Brandon Ellis, the county’s director of emergency management, has known Eggiman for more than a decade.
“He’s a great guy, very humble and very community-oriented,” Ellis said. “He’s driven to protect the community through his position with the fire service, but he’s also very involved in the community and has a deep love for the Pawleys Island area.”
Ellis has worked with Eggiman during emergencies, and said the chief always remains calm.
“He does a very good job of keeping his focus on the situation, whatever it might be at hand,” Ellis said. “He’s always very level-headed and doesn’t get too excited. He kind of helps drive the situation by staying calm and keeping things from getting too far out of reach, and controlling what he can control.”
Mock, the former director of emergency management for the county, called Eggiman “a very collected person.”
“He is very good at thinking through what was going on during an emergency and it helped him make the right decisions to keep the guys safe,” Mock said. “The biggest thing is you want to save lives, but you also want to keep your own personnel safe. Doug was always very tuned in to that.”
Looking to the future, Eggiman believes Midway needs to add a fourth station in the Prince George area.
“We really haven’t grown since 2006,” Eggiman said. “We have such a gap between DeBordieu and the Pawleys Island station.”
The lack of coverage affects what homeowners pay for insurance because some are more than 5 miles from a fire station, he added.
“That, in my opinion, has to be addressed,” Eggiman said. “They pay taxes, they pay impact fees just like everyone else.”
One obstacle to a new station would be Midway’s ability to staff it.
In the first 20 years after Eggiman was hired as a paid firefighter, Midway added more than 45 positions. In the last 15 years, it has added three.

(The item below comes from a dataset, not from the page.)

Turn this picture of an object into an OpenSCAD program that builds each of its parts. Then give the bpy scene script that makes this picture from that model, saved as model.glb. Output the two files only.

Part of the expansion was tied to Midway’s merger with the Pawleys Island-Litchfield Rescue Squad in 2005.
“You had a lot of big growth that was going on, not only in structures and buildings, but people also,” Mock said. “So it was a need-driven program of expansion.”
The last time Midway expanded its staff was 2012. That position was funded by a grant from the federal government for the first two years.
“I feel like as a department, we have to grow and we have to be competitive,” Eggiman said.
Neighboring departments have higher starting salaries and that difference in pay only grows as firefighters are on the job longer, he added.
“That makes it hard to keep people,” Eggiman said. “We have fantastic people and we have a very, very supportive community that really shows their appreciation to the people, but it’s hard to keep them.”
Impact fees pay for great equipment and facilities, but can’t pay for salaries, Eggiman said.
Midway’s call volume has more than doubled from 1,786 calls in 2006 to more than 4,000 this year.
“A lot of that is EMS calls, but that doesn’t change the fact that it’s still calls for service,” Eggiman said. “We’re stretched super, super thin and in the summertime it’s even more dramatic.”
Once he retires, Eggiman envisions himself teaching or consulting and volunteering with Midway.
He’ll also spend a lot more time with his wife, Eve, their three daughters, Stephanie, Tiffany and Victoria, and their granddaughter, Rosie.
He said if he could go back to 1985 he would tell his younger self to never forget that the job is about service not himself, and be “all in” like Clemson football coach Dabo Swinney says.
“You have to be all in at this and your effort has to be all out effort,” Eggiman said. “You owe it to the community, you owe it to yourself, you owe it to your brother and sister firefighters, and you owe it to your family and their families. How could you live with something bad happening to any one of those people knowing that your didn’t give 100 percent of your best. There’s no room for 70-percenting it.”
He would also tell his younger self to always be nice and treat people the way you would want to be treated.
“This job is so much nicer when we treat each other nice,” Eggiman said. “You have the opportunity to take someone’s potentially worst day of their life, and make it a little bit better.”
The county will host a reception for Eggiman on Dec. 30 from 2:30 to 4 p.m. at the headquarters station in Litchfield. The public in invited to attend.